▶ Short exercise
The entries below contain a line with "obj.data.transform(world)" and a line with "a neck block.". Quote exactly those two lines and all lines between them.

▶ Data provided
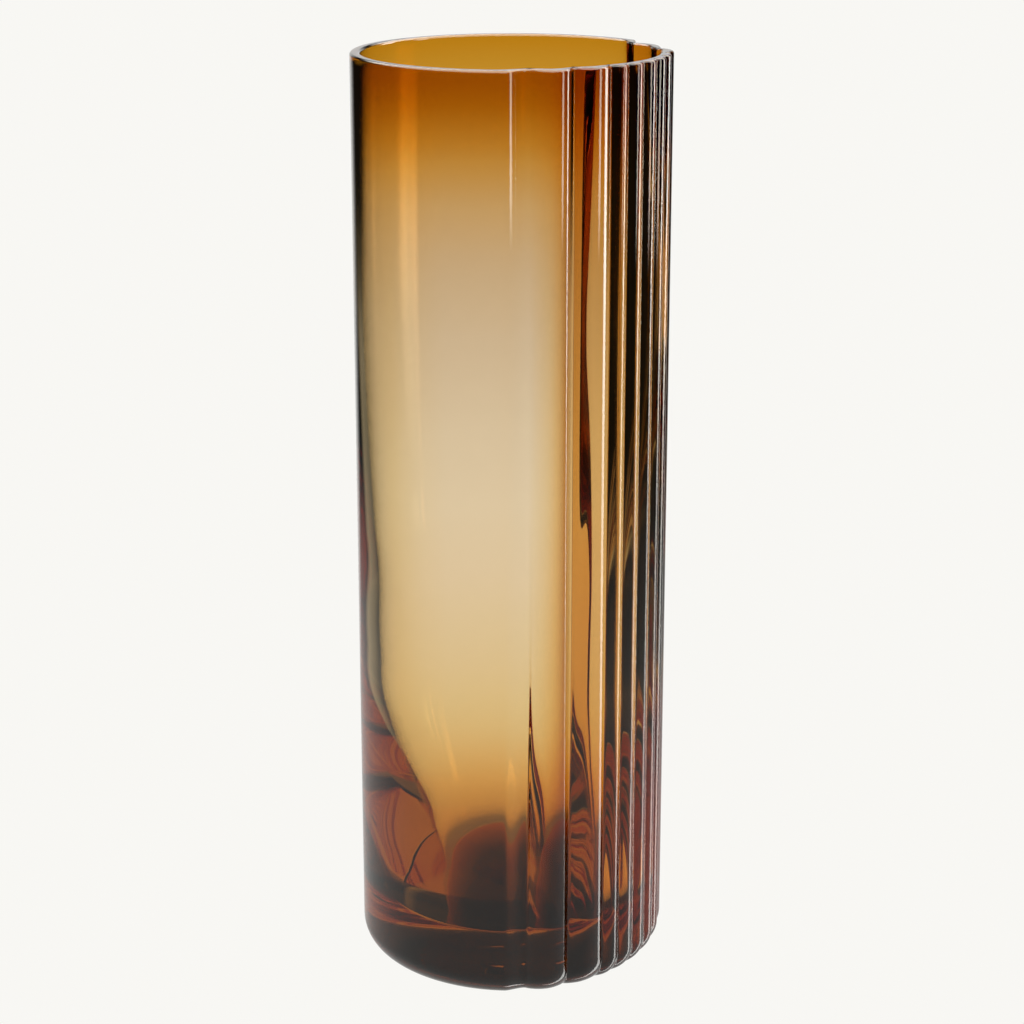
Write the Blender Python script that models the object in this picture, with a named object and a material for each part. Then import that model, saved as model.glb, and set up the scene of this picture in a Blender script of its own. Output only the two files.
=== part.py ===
"""Hand-blown amber glass vase: a tall smooth cylinder whose one side is gathered into upright flutes.

Units are metres, +Z is up and the origin is the centre of the base. Azimuths are in degrees about +Z,
from -Y (0) towards +X (90). The vase is one piece of glass, so it is one closed solid: a loft of
sections that are round on the plain side and fluted on the other, with an open cavity inside.
Every depth is measured inwards from the plain cylinder.
"""

import math

import bmesh
import bpy
import numpy as np

# Overall size
HEIGHT = 0.400
OUTER_RADIUS = 0.06725

# Edges and base
RIM_EDGE = 0.0011  # rounding of the polished rim
HEEL_RADIUS = 0.0127
PONTIL_RADIUS = 0.019  # ground hollow where the punty was broken off
PONTIL_DEPTH = 0.0012

# Flutes at the rim: the wall steps in, runs through the grooves and steps out again
STEP_IN = -1.5  # azimuth where the plain wall ends
STEP_OUT = 128.0  # azimuth where it starts again
GROOVES = (  # azimuth and depth of each groove; two wide flutes stand at each end, narrow ones between
    (7.0, 0.0068),
    (23.8, 0.0072),
    (39.2, 0.0054),
    (47.2, 0.0045),
    (56.4, 0.0042),
    (65.7, 0.0039),
    (75.0, 0.0036),
    (84.3, 0.0034),
    (100.0, 0.0046),
    (119.5, 0.0066),
)
CRESTS = (0.0003, 0.0018, 0.0019, 0.0017, 0.0014, 0.0011, 0.0008, 0.0, 0.0018)  # depth of each flute's crest
ROUNDNESS = 0.94  # 1 would make the round part of a flute's section a half ellipse
ROUND_SHARE = 0.8  # the rest of the section is a wave
STEP_EASE = 1.2
LEAN = -1.3  # degrees that the flutes turn from the rim down to the base
HEEL_SHARE = 0.66  # share of the flutes' depth left at the top of the heel
UNDER_SHARE = 0.30  # and where the heel meets the flat of the base

# Cavity
FLOOR_HEIGHT = 0.0220
FLOOR_DOME = 0.0010
FLOOR_RADIUS = 0.0335
FLOOR_FILLET = 0.0020
INNER_FOLLOW = 0.95  # share of the smoothed flutes' depth that the inside of the wall repeats
INNER_BLUR = 3.2  # degrees over which the inside smooths the flutes
FOLLOW_START = 0.060  # height where the inside begins to follow the flutes
FOLLOW_FULL = 0.220
WALL = (  # height and wall thickness on the plain side, from the rim down
    (0.400, 0.0046),
    (0.372, 0.0041),
    (0.325, 0.0037),
    (0.275, 0.0038),
    (0.231, 0.0050),
    (0.199, 0.0064),
    (0.172, 0.0079),
    (0.145, 0.0085),
    (0.121, 0.0093),
    (0.100, 0.0122),
    (0.072, 0.0190),
    (0.050, 0.0255),
)

# Mesh resolution
PLAIN_COLUMNS = 36
STEP_COLUMNS = 5
WIDE_COLUMNS = 8
NARROW_COLUMNS = 6
WIDE_SPAN = 12.0  # a flute wider than this gets the wide count
EDGE_STEPS = 3
HEEL_STEPS = 6
OUTLINE_SAMPLES = 1440

NAME = "hand_blown_art_glass_vase"


def smooth_step(t):
    t = min(1.0, max(0.0, t))
    return t * t * (3 - 2 * t)


def step_depth(t, groove):
    """Depth across a step, t from 0 at the plain wall to 1 at the first groove."""
    return groove * math.sin(0.5 * math.pi * t**STEP_EASE)


def flute_section(u):
    """Fall of a flute's section from 0 at its crest to 1 at its grooves, u from -1 to 1."""
    rounded = (1 - math.sqrt(1 - (ROUNDNESS * u) ** 2)) / (1 - math.sqrt(1 - ROUNDNESS**2))
    wave = 0.5 - 0.5 * math.cos(math.pi * u)
    return ROUND_SHARE * rounded + (1 - ROUND_SHARE) * wave


def flute_depth(azimuth):
    """Depth of the outside of the wall at the rim."""
    a = (azimuth - STEP_IN) % 360 + STEP_IN
    if a >= STEP_OUT:
        return 0.0
    first, last = GROOVES[0], GROOVES[-1]
    if a < first[0]:
        return step_depth((a - STEP_IN) / (first[0] - STEP_IN), first[1])
    if a >= last[0]:
        return step_depth((STEP_OUT - a) / (STEP_OUT - last[0]), last[1])
    for (start, left), (end, right), crest in zip(GROOVES, GROOVES[1:], CRESTS):
        if a < end:
            u = 2 * (a - start) / (end - start) - 1
            return crest + ((left if u < 0 else right) - crest) * flute_section(u)


def smoothed_depths():
    """The flute depths smoothed round the vase, as the inside of the wall follows them."""
    step = 360 / OUTLINE_SAMPLES
    depths = np.array([flute_depth(i * step) for i in range(OUTLINE_SAMPLES)])
    offsets = np.arange(-OUTLINE_SAMPLES // 2, OUTLINE_SAMPLES // 2) * step
    kernel = np.exp(-0.5 * (offsets / INNER_BLUR) ** 2)
    spectrum = np.fft.fft(depths) * np.fft.fft(np.fft.ifftshift(kernel / kernel.sum()))
    return np.real(np.fft.ifft(spectrum))


def column_azimuths():
    """Azimuths of the mesh's columns: few on the plain side, more across each flute."""
    edges = [STEP_IN] + [azimuth for azimuth, _ in GROOVES] + [STEP_OUT]
    azimuths = []
    for i, (start, end) in enumerate(zip(edges, edges[1:])):
        count = WIDE_COLUMNS if end - start > WIDE_SPAN else NARROW_COLUMNS
        if i in (0, len(edges) - 2):
            count = STEP_COLUMNS
        azimuths += [start + (end - start) * k / count for k in range(count)]
    plain = 360 - (STEP_OUT - STEP_IN)
    azimuths += [STEP_OUT + plain * k / PLAIN_COLUMNS for k in range(PLAIN_COLUMNS)]
    return azimuths


def depth_share(height):
    """Share of the rim's flute depth that the outside keeps at a height above the heel."""
    return HEEL_SHARE + (1 - HEEL_SHARE) * (height - HEEL_RADIUS) / (HEIGHT - HEEL_RADIUS)


def outer_rings():
    """Rings down the outside, each as radius, height and its share of the flutes' depth."""
    rings = [(OUTER_RADIUS - WALL[0][1] / 2, HEIGHT, 1.0)]
    for k in range(EDGE_STEPS + 1):
        a = math.radians(90 * k / EDGE_STEPS)
        radius = OUTER_RADIUS - RIM_EDGE + RIM_EDGE * math.sin(a)
        rings.append((radius, HEIGHT - RIM_EDGE + RIM_EDGE * math.cos(a), 1.0))
    for k in range(HEEL_STEPS + 1):
        a = math.radians(90 * k / HEEL_STEPS)
        radius = OUTER_RADIUS - HEEL_RADIUS + HEEL_RADIUS * math.cos(a)
        share = HEEL_SHARE + (UNDER_SHARE - HEEL_SHARE) * k / HEEL_STEPS
        rings.append((radius, HEEL_RADIUS - HEEL_RADIUS * math.sin(a), share))
    rings.append((PONTIL_RADIUS, 0.0, 0.0))
    rings.append((PONTIL_RADIUS * 0.6, PONTIL_DEPTH * 0.7, 0.0))
    return rings


def inner_rings():
    """Rings up the inside, from the floor of the cavity to the rim."""
    rings = [(FLOOR_RADIUS * 0.5, FLOOR_HEIGHT + FLOOR_DOME * 0.7, 0.0)]
    rings.append((FLOOR_RADIUS, FLOOR_HEIGHT, 0.0))
    rings.append((FLOOR_RADIUS + FLOOR_FILLET, FLOOR_HEIGHT + FLOOR_FILLET, 0.0))
    for height, wall in WALL[:0:-1]:
        follow = smooth_step((height - FOLLOW_START) / (FOLLOW_FULL - FOLLOW_START))
        rings.append((OUTER_RADIUS - wall, height, INNER_FOLLOW * follow * depth_share(height)))
    for k in range(EDGE_STEPS + 1):
        a = math.radians(90 * k / EDGE_STEPS)
        radius = OUTER_RADIUS - WALL[0][1] + RIM_EDGE - RIM_EDGE * math.cos(a)
        rings.append((radius, HEIGHT - RIM_EDGE + RIM_EDGE * math.sin(a), INNER_FOLLOW))
    return rings


def ring_of_vertices(bm, azimuths, radius, height, share, depths):
    ring = []
    for azimuth, depth in zip(azimuths, depths):
        a = math.radians(azimuth + LEAN * (1 - height / HEIGHT))
        r = radius - share * depth
        ring.append(bm.verts.new((r * math.sin(a), -r * math.cos(a), height)))
    return ring


def bridge(bm, ring, following):
    count = len(ring)
    for i in range(count):
        j = (i + 1) % count
        bm.faces.new((ring[i], following[i], following[j], ring[j]))


def cap(bm, ring, centre):
    for i, vertex in enumerate(ring):
        bm.faces.new((vertex, ring[(i + 1) % len(ring)], centre))


def amber_glass():
    material = bpy.data.materials.new("amber_glass")
    material.use_nodes = True
    shader = material.node_tree.nodes["Principled BSDF"]
    shader.inputs["Base Color"].default_value = (0.74, 0.40, 0.10, 1.0)
    shader.inputs["Roughness"].default_value = 0.02
    shader.inputs["Metallic"].default_value = 0.0
    shader.inputs["Transmission Weight"].default_value = 1.0
    shader.inputs["IOR"].default_value = 1.5
    return material


def vase_body(collection):
    azimuths = column_azimuths()
    outside = [flute_depth(a) for a in azimuths]
    samples = np.arange(OUTLINE_SAMPLES + 1) * 360 / OUTLINE_SAMPLES
    smoothed = smoothed_depths()
    smoothed = np.append(smoothed, smoothed[0])
    inside = [float(np.interp(a % 360, samples, smoothed)) for a in azimuths]

    bm = bmesh.new()
    rings = [ring_of_vertices(bm, azimuths, *ring, inside) for ring in inner_rings()]
    rings += [ring_of_vertices(bm, azimuths, *ring, outside) for ring in outer_rings()]
    for ring, following in zip(rings, rings[1:]):
        bridge(bm, ring, following)
    cap(bm, rings[0], bm.verts.new((0.0, 0.0, FLOOR_HEIGHT + FLOOR_DOME)))
    cap(bm, rings[-1], bm.verts.new((0.0, 0.0, PONTIL_DEPTH)))
    bmesh.ops.recalc_face_normals(bm, faces=bm.faces)

    mesh = bpy.data.meshes.new("vase_body")
    bm.to_mesh(mesh)
    bm.free()
    mesh.shade_smooth()
    mesh.set_sharp_from_angle(angle=math.radians(40))
    mesh.materials.append(amber_glass())
    collection.objects.link(bpy.data.objects.new("vase_body", mesh))


def main():
    for old in list(bpy.data.objects):
        bpy.data.objects.remove(old)
    collection = bpy.data.collections.new(NAME)
    bpy.context.scene.collection.children.link(collection)
    vase_body(collection)


main()
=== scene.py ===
"""Hand-blown amber glass vase on a pale floor, seen a little from above.

The vase is one piece of real glass: a fine mesh of the outside, the rim and the cavity. Lengths are in
metres. Azimuths on the vase are in degrees about +Z, from -Y (0) towards +X (90), and every depth is
measured inwards from the plain cylinder.
"""

import math

import bmesh
import bpy
import numpy as np
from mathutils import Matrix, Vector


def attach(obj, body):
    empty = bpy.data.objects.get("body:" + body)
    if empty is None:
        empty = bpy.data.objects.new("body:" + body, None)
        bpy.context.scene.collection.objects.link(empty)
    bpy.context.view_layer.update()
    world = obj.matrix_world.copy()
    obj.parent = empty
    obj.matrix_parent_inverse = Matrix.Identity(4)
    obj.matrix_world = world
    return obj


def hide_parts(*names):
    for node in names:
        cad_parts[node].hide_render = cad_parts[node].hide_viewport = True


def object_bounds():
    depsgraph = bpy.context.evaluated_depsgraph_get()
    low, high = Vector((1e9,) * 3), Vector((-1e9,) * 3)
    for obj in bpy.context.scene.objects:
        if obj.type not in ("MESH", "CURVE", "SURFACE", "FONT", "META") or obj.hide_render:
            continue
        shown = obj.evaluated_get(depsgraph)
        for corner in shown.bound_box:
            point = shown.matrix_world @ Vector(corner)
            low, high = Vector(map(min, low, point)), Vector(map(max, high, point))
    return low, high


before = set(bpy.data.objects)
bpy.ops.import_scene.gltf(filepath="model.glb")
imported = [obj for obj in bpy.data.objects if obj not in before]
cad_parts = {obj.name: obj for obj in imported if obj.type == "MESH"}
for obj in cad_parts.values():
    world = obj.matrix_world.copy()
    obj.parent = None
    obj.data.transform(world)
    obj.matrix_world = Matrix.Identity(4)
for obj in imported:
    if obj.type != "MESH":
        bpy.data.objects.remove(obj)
cad_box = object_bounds()

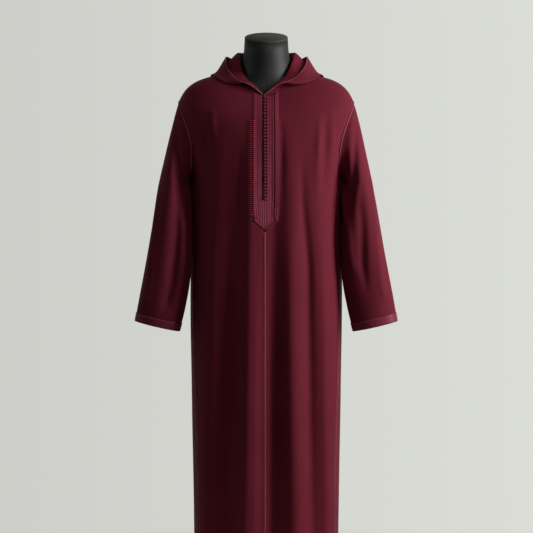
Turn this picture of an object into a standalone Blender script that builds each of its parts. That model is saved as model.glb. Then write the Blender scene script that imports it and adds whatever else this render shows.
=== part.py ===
"""A hooded djellaba robe, hanging on a limbless dress form with a neck block.

Metres, +Z up. The origin is the centre of the stand's underside, on the floor.
The robe's front faces -Y, and +X is the wearer's left. Angles round the body and
the neck run from 0 at the front, over 90 at the wearer's left, to 180 at the back.
Each cloth piece is a wall of CLOTH thickness, worked out from a table of sections,
and neighbours are SEAM_GAP apart.
"""

import math
from collections import namedtuple

import bmesh
import bpy
from mathutils import Matrix, Vector
from mathutils.bvhtree import BVHTree

MM = 0.001

# Cloth and seams
CLOTH = 2.0 * MM
TRIM = 1.2 * MM
SEAM_GAP = 0.3 * MM
LAID_GAP = 0.45 * MM
SEAT_GAP = 0.8 * MM
NECKLINE_SEAT_GAP = 3.2 * MM

# Heights of the main lines of the robe
HEM_Z = 0.110
VENT_TOP_Z = 0.480
VENT_GAP = 5.0 * MM

# Centre front: a slit held by knots down to SLIT_END_Z, then one long seam
SEAM_X = -4.5 * MM
SLIT_RIGHT_X = -9.5 * MM
SLIT_LEFT_X = -4.5 * MM
SLIT_END_Z = 1.143
SLIT_CLOSES_OVER = 0.030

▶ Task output
    obj.data.transform(world)
    obj.matrix_world = Matrix.Identity(4)
for obj in imported:
    if obj.type != "MESH":
        bpy.data.objects.remove(obj)
cad_box = object_bounds()

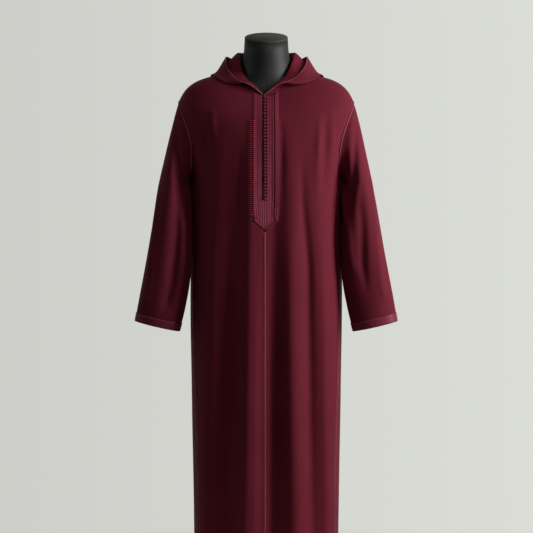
Turn this picture of an object into a standalone Blender script that builds each of its parts. That model is saved as model.glb. Then write the Blender scene script that imports it and adds whatever else this render shows.
=== part.py ===
"""A hooded djellaba robe, hanging on a limbless dress form with a neck block.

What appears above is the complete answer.